What Does a Spiritual Person Look Like?
When I first read Elizabeth Gilbert’s book Eat, Pray Love almost a year ago, one of the things I loved the most about it is how it debunks so many of the stereotypes that exist about what it “looks” like to live a spiritual life or be a spiritual person in these times.
Not long after I read the book, I attended a talk by one my favorite spiritual teachers, Marianne Williamson. I’d listened to countless dozens of her recorded talks, but had never seen her speak in person.
I was amazed (and not a little bit envious) when she stepped onto the stage in a FIERCE as in fabulous pair of black Christian Louboutin pumps. With their signature red bottomed soles, these are probably THE sexiest shoes on the planet! Shoenista that I am, I was deeply appreciative of their jaw-dropping fabulosity, but part of me was also really shocked that she would be wearing them. I had to ask myself why I was so surprised. Clearly there was some idea in my head about what kind of shoes a spiritual teacher should wear – and a sizzling hot pair of Christian Louboutin pumps was not it.
Upon further reflection it became apparent to me that I held some deeply embedded beliefs about what a female spiritual teacher ought to look like. I imagined she should wear robes. A habit perhaps. At the very least it seemed reasonable to expect that she be outfitted in a long, shapeless skirt, high-collared blouse and a pair of “sensible” shoes. Not a stylish pencil skirt and sexy pumps.
I was forced to hold my preconceptions up to the light and I realized just how meaningless and illogical they truly were.
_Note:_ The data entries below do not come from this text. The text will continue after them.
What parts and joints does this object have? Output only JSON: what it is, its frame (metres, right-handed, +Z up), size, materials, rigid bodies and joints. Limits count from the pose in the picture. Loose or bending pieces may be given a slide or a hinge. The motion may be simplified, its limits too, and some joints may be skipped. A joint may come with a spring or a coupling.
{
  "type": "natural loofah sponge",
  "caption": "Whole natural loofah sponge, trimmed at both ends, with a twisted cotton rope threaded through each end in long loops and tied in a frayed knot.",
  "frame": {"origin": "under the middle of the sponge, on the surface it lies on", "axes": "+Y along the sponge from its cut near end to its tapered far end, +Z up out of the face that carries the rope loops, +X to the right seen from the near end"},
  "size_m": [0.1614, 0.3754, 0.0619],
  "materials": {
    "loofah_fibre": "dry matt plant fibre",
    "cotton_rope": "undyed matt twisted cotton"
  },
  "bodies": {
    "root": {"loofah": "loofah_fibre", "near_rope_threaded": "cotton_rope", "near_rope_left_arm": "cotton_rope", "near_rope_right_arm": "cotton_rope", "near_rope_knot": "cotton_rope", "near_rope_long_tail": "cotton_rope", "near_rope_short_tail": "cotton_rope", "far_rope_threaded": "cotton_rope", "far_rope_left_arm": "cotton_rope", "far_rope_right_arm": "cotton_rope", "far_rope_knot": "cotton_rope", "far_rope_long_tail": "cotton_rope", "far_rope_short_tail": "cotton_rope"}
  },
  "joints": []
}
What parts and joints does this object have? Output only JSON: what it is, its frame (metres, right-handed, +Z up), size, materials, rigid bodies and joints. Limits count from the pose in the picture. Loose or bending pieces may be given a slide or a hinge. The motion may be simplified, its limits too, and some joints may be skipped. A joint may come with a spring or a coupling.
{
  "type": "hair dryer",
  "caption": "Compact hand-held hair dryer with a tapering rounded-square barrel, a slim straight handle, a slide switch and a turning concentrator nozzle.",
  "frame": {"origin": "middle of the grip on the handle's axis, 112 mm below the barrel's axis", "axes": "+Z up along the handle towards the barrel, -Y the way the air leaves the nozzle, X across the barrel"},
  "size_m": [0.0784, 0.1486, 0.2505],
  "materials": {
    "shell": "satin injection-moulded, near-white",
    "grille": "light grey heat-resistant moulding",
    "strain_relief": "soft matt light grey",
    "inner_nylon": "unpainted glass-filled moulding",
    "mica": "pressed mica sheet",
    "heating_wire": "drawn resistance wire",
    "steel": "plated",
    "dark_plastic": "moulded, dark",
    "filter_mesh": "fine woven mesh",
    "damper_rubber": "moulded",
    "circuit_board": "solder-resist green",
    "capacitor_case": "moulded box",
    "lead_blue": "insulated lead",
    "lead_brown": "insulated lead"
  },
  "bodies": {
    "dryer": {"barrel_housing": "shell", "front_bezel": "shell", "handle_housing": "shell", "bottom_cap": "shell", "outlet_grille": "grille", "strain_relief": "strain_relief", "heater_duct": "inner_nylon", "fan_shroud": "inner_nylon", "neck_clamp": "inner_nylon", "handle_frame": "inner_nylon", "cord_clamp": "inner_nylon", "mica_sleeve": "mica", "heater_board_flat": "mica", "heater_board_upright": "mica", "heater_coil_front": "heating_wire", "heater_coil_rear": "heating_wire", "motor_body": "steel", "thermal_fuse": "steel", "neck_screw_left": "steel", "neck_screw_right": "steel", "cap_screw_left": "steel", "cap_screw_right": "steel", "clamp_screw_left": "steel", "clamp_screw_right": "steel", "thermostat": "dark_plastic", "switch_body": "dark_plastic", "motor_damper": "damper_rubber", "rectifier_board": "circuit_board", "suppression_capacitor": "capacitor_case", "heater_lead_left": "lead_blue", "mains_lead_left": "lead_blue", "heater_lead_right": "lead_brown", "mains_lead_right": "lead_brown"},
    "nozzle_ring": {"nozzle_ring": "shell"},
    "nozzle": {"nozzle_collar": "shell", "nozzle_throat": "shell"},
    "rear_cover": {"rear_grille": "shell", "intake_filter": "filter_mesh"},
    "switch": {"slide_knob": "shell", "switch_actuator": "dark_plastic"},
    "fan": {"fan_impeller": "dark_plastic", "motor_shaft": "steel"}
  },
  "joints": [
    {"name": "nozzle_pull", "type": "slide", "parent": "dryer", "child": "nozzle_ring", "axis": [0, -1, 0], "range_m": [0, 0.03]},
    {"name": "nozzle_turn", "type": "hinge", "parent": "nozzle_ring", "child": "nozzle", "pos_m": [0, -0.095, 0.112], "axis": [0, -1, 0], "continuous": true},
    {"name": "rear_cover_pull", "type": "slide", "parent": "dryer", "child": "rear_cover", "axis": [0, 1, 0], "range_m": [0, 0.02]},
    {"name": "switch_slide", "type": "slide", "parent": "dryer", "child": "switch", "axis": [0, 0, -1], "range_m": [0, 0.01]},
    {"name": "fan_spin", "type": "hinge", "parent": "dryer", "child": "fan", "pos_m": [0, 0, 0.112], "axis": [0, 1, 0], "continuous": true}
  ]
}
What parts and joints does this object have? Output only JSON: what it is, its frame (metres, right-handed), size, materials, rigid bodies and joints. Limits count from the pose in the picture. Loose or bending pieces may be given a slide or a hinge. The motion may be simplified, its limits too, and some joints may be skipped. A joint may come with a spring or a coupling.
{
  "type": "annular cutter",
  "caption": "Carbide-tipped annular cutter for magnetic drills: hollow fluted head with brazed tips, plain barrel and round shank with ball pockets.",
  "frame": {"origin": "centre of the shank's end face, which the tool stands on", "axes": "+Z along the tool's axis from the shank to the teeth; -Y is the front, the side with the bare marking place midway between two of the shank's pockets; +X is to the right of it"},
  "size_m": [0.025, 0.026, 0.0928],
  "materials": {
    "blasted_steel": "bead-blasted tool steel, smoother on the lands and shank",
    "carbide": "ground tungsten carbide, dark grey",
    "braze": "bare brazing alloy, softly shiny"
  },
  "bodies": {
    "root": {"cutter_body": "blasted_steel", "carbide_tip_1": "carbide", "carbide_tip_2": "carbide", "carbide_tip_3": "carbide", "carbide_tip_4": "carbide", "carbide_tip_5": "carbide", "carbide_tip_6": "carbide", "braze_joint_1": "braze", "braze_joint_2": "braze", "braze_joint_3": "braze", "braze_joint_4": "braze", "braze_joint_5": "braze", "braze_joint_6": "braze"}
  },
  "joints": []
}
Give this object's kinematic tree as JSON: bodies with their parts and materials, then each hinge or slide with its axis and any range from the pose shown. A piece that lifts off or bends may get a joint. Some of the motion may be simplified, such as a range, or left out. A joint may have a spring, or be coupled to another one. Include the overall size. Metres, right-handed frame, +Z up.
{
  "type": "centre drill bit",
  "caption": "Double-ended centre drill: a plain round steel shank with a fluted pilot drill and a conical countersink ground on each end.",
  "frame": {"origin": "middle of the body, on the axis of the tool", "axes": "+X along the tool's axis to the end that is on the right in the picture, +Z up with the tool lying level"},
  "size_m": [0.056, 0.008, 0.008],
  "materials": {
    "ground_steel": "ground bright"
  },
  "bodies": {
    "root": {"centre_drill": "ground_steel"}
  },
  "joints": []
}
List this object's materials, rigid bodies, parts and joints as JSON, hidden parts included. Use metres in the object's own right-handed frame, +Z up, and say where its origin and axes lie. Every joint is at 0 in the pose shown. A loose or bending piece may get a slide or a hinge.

It’s very easy, and patently unimaginative to paint an either or picture of, not just spiritual teachers, but spiritual people in general. Many of us labor under the delusion that living a spiritual life necessitates giving up all worldly pleasure. For years I was so terrified of becoming in any way spiritual or religious because I was convinced that I’d also have to become much less fun. Gone would be my days of wearing sexy shoes or sipping pretty-colored martinis out of sugar-rimmed glasses.
What I’ve learned however is that I’m not required to give up anything at all in order to live a spiritual life. Yes, since I’ve started living a more spiritually conscious life I’ve stopped doing a lot of things I used to enjoy – but that’s because I just don’t enjoy them anymore. In reality I’ve given nothing up. The beautiful irony of truly conscious spiritual life is that a bunch of stuff falls away because you no longer need it – not because someone says you should get rid of it. YOUR spirituality is what YOU want it to be.
I’m not discounting the possibility that someday I may decide that my spiritual practice must include foregoing the purchase of all fabulous shoes, but that day has yet to arrive. So in the meantime I’m coming out of the closet. Yes, I declare to the entire world that I am “SPIRITUAL”. I meditate. I pray. I read spiritual books, spend time in silence and all other kinds of touchy-feely, new agey, woo-woo stuff. However, until further notice I will also continue to buy fierce shoes and fabulous purses, occasionally drink red wine and French martinis with my girlfriends and sit down faithfully at 9pm EST every Monday to watch One Tree Hill. (Yeah, I said it!)
The bottom line is that our spiritual lives are as unique as our fingerprints. To think that we can look at someone and instantly judge their spirituality or lack thereof is not only ludicrous and devolved, it is the least spiritual thing I can imagine!